Comey was fired May 9 and Trump tweeted May 12, “James Comey better hope that there are no ‘tapes’ of our conversations before he starts leaking to the press!”
The New York Times broke the story of the memo on May 16th, four days after Trump picked the fight on Twitter. Comey had discussed the conversation with his associates, who were apparently the sources for an earlier NYT story on May 11, but … there’s no law about discussing a conversation one has with a president, especially without a claim of executive privilege.
Perhaps the only argument that might pertain with the IG relates to the memo itself. Clearly, Comey created it as part of his work as FBI director and using government resources. That makes it a work product which belongs to the DoJ, so giving the memo to Richman could be a violation — in a strict, technical sense. I’d doubt that there is any precedent at all for punishing those who share unclassified memos-to-file about non-privileged communications (or even retaining them), and it’s hardly the kind of issue that keeps IGs awake at night — especially with much more damaging leaks springing up all over the place.
Besides, are we sure that Comey actually gave Richman the memo itself? Here’s what Comey said, emphasis mine:
“My judgment was I need to get [the memos] out into the public square,” Comey said. “So I asked a friend of mine to share the content of the memos with a reporter. I didn’t do it myself for a variety of reasons, but I asked him to because I thought that might prompt the appointment of a special counsel.”
Comey may have just retyped another document from his own notes to give to Richman, or gave it to him verbally. Recall that the newspapers never did get a copy of the memo itself, which was one of the criticisms of the reporting on it at the time. Whatever else one may think about Comey, he’s no dummy, and he clearly prepares very well for all contingencies.

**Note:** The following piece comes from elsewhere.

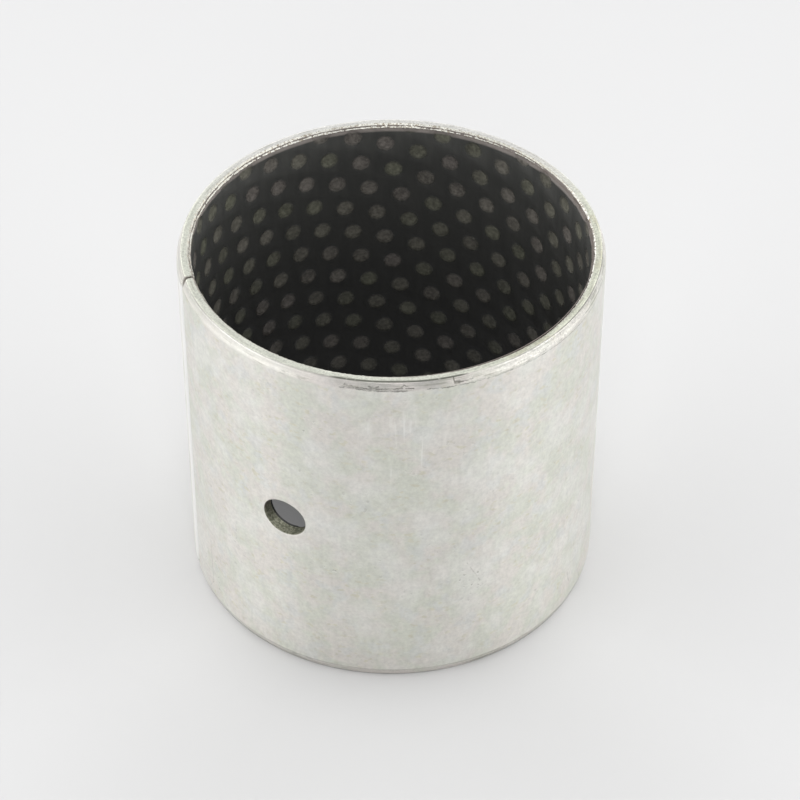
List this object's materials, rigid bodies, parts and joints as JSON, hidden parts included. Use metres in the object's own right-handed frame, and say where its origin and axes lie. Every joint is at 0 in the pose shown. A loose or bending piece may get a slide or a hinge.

It would be almost unthinkable that he would leave himself vulnerable for any legal action when it could be easily avoided.
All of this misses a larger point that Comey never did answer yesterday, and on which he seems much more vulnerable. Comey insisted that he didn’t think publicizing the conversation about Flynn was a good idea because it would impact the investigation. So why did he do so a week after getting fired? And — more to the point — why did he share it with Richman and the New York Times, but never bothered to share it with the Judiciary and Intelligence Committees in the House and Senate? That’s the point that Team Trump should be hammering, rather than threatening a complaint that will have zero chance of moving forward and have no impact on someone who’s now in the private sector.